Ding admittedly told me he wasn’t very skilled with Tig welding, and I told him as long as it all holds, that’s the important part. He took a few tries, and finally managed to get the bar to hold together, and that was put on, along with the upper triple. He then took a spare clutch lever off a harley, and using a band saw, drill press, and a dremel, tried to work it out to the same cuts and dimensions as what was left of my brembo lever. It must have taken him a good 45 minutes to an hour to work it basically into the same shape, as best he could.

He fit the worked lever onto my master, said it looked pretty good, and with the first pull, snapped the whole thing in half. He looked as let down as I was.

Ding got out a sportbike catalog to see if he could find a suitable lever, but I knew those Parts Unlimited catalogues wouldn’t have anything to fit the billet radial master I had on my bar. Fed up with the whole ordeal, I told Ding we’d deal with it Monday, and I’d call Yoyodyne to see how quick they could get a lever out, and went back to the same motel I’d just checked out of that morning.

After getting back into a room, I took my cloth that I’d been using to clean my faceshield and cleaned the mud off my riding pants as best I could, as well as my boots.

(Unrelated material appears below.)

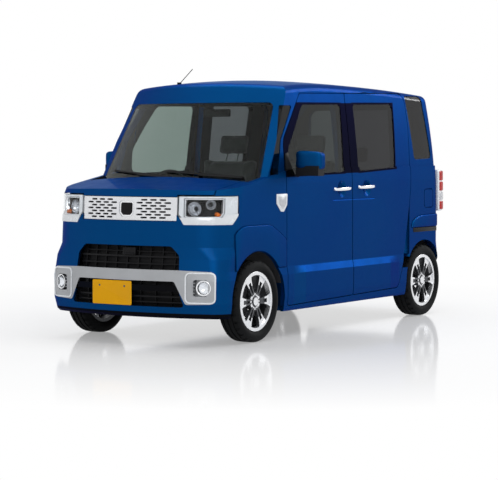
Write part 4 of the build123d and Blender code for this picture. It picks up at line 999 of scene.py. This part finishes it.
# %% Side skin
SIDE_TABLE = [(0.205, 0.7260), (0.290, 0.7370), (0.445, 0.7375), (0.505, 0.7270), (1.010, 0.7250),
              (1.085, 0.7240), (1.130, 0.7105), (1.320, 0.6975), (1.560, 0.6715), (1.860, 0.6335)]
HANDLE_HALF, HANDLE_TALL, HANDLE_LIFT = 0.120, 0.012, 0.020


def side_x(z):
    """Outer face of the body's left side at this height."""
    return read_off(SIDE_TABLE, z)


def add_handle(shape, y, z):
    """Pull handle 240 mm long, drawn on the left side."""
    base = side_x(z)
    verts = add_block(shape, (base + 0.001, y - HANDLE_HALF, z - HANDLE_TALL),
                      (base + 0.013, y + HANDLE_HALF, z + HANDLE_TALL), 0.004, 3)
    for i in range(-9, 10):
        verts = sliced(shape, verts, (0, y + i * 0.012, 0), (0, 1, 0))
    for vert in {v for v in verts if v.is_valid}:
        along = (vert.co.y - y) / HANDLE_HALF
        narrow = 0.55 + 0.45 * max(0.0, 1 - along * along) ** 0.5
        vert.co.x += HANDLE_LIFT * max(0.0, 1 - abs(along) ** 3)
        vert.co.z = z + (vert.co.z - z) * narrow + 0.003 * along


HANDLES = {"front_door": (0.030, 1.031), "sliding_door": (0.390, 1.040)}
for kind, (y, z) in HANDLES.items():
    for side, way in SIDES:
        handle = bmesh.new()
        add_handle(handle, y, z)
        x = side_x(z)
        for y_low, y_high in ((y + 0.090, y + 0.122), (y - 0.122, y - 0.090)):
            add_block(handle, (x - 0.003, y_low, z - 0.010), (x + 0.006, y_high, z + 0.010), 0.003)
        if way < 0:
            moved(handle, handle.verts[:], MIRROR)
        body = f"front_door_{side}" if kind == "front_door" else "shell"
        finished(f"{kind}_handle_{side}", handle, chrome, body)

SWELL = [(1.112, 0.704), (1.130, 0.752), (1.165, 0.778), (1.215, 0.795), (1.285, 0.804), (1.545, 0.808),
         (1.545, 0.704)]
FLARE_TOP = [(-1.400, 0.750), (-1.370, 0.777), (-1.320, 0.798), (-1.270, 0.806), (-0.990, 0.804),
             (-0.940, 0.793), (-0.884, 0.765), (-0.800, 0.722), (-0.757, 0.690), (-0.757, 0.500)]
FLARE_FOOT = (-1.400, 0.500)
ARCH_Z, ARCH_RADIUS, ARCH_START, ARCH_SPAN, ARCH_STEPS = 0.2895, 0.3365, 39, 102, 16
FLARE_SUNK = 0.0005

rails, swell, flare = bmesh.new(), bmesh.new(), bmesh.new()
add_block(rails, (0.708, 1.146, 0.668), (0.7285, 1.545, 0.702), 0.003)
add_block(rails, (0.716, 1.150, 0.681), (0.7310, 1.540, 0.686), 0.001)
mirrored_too(rails)
finished("slide_rails", rails, black_plastic, "shell")
add_prism(swell, [(0.715, y, z) for y, z in SWELL], (0.024, 0, 0), 0.015, 5)
arch_turns = [math.radians(ARCH_START + ARCH_SPAN * i / ARCH_STEPS) for i in range(ARCH_STEPS + 1)]
arch = [(FRONT_AXLE_Y + ARCH_RADIUS * math.cos(t), ARCH_Z + ARCH_RADIUS * math.sin(t)) for t in arch_turns]
add_prism(flare, [(0.0, y, z) for y, z in FLARE_TOP + arch + [FLARE_FOOT]], (0.010, 0, 0), 0.0085, 4)
cut_rows(flare, 1, -1.39, -0.77, 0.02)
for vert in flare.verts:
    vert.co.x += flank_x(vert.co.y, vert.co.z) - FLARE_SUNK
mirrored_too(flare)
finished("arch_flares", flare, paint_plain, "shell")
mirrored_too(swell)
finished("rail_swells", swell, paint_plain, "shell")

LAMP_PLATE = [(-0.884, 1.012), (-0.748, 1.012), (-0.742, 1.004), (-0.748, 0.932), (-0.790, 0.888),
              (-0.826, 0.888), (-0.884, 0.944)]
PLATE_MIDDLE, LENS_SHARE = (-0.812, 0.957), 0.66
side_lamp, side_rim = bmesh.new(), bmesh.new()
skin_x = side_x(0.95)
lens_line = shrunk(LAMP_PLATE, PLATE_MIDDLE, LENS_SHARE)
add_prism(side_rim, [(skin_x - 0.001, y, z) for y, z in LAMP_PLATE], (0.007, 0, 0), 0.002)
add_prism(side_lamp, [(skin_x + 0.004, y, z) for y, z in lens_line], (0.0055, 0, 0), 0.0015)
mirrored_too(side_rim)
mirrored_too(side_lamp)
finished("side_lamp_rims", side_rim, frame_white, "shell")
ribbed = Recipe("side_lamp_lens", roughness=0.12, transmission_weight=0.2, ior=1.49)
lens_ribs_and_painted_glints = ribbed.waves(ribbed.z, 700)
# The lens colour goes lighter and darker with the same ribs as its bump: painted glints and shade on the
# ribs, over their real relief.
ribbed.put("Base Color", ribbed.mix(ribbed.level(lens_ribs_and_painted_glints, -1, 1), (0.55, 0.57, 0.60), (0.85, 0.86, 0.88)))
ribbed.bump(lens_ribs_and_painted_glints, 0.0006, 0.6)
finished("side_lamp_lenses", side_lamp, ribbed.material, "shell")
print("handles, rails and side lamps ready")

# %% [markdown]
# ## Door mirrors
# A mirror's head is a rounded box that is fuller at its outer lower corner. A coarse cage with a
# subdivision modifier gives that softness. The painted cap, the black lower part and the glass are
# separate pieces on the door's body.

# %% Door mirrors
def add_cage(shape, low, high, cuts, bend):
    """Block sliced a few times and reshaped by bend, to be smoothed by subdivision."""
    verts = bmesh.ops.create_cube(shape, size=1)["verts"]
    low, high = Vector(low), Vector(high)
    moved(shape, verts, Matrix.Translation((low + high) / 2) @ Matrix.Diagonal((*(high - low), 1)))
    bmesh.ops.subdivide_edges(shape, edges=shape.edges[:], cuts=cuts, use_grid_fill=True)
    for vert in shape.verts:
        part = Vector(((vert.co[i] - low[i]) / (high[i] - low[i]) for i in range(3)))
        vert.co = bend(vert.co.copy(), part)


def softened(piece, levels):
    modifier = piece.modifiers.new("soften", "SUBSURF")
    modifier.levels = modifier.render_levels = levels
    return piece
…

I’d deal with the jackets and bags which were still covered in dry mud tomorrow.

I finally decided to call home, as I knew my mom would probably overreact, even though the first thing I said was I wasn’t hurt, she asked if I was hurt. Moms. :)

I gave her some info as to where, if maybe I hadn’t sold it, she might be able to find my OEM clutch master and lever. She called back an hour later saying she’d found it. Bingo. I asked her to please overnight it so I could get the hell out of dodge.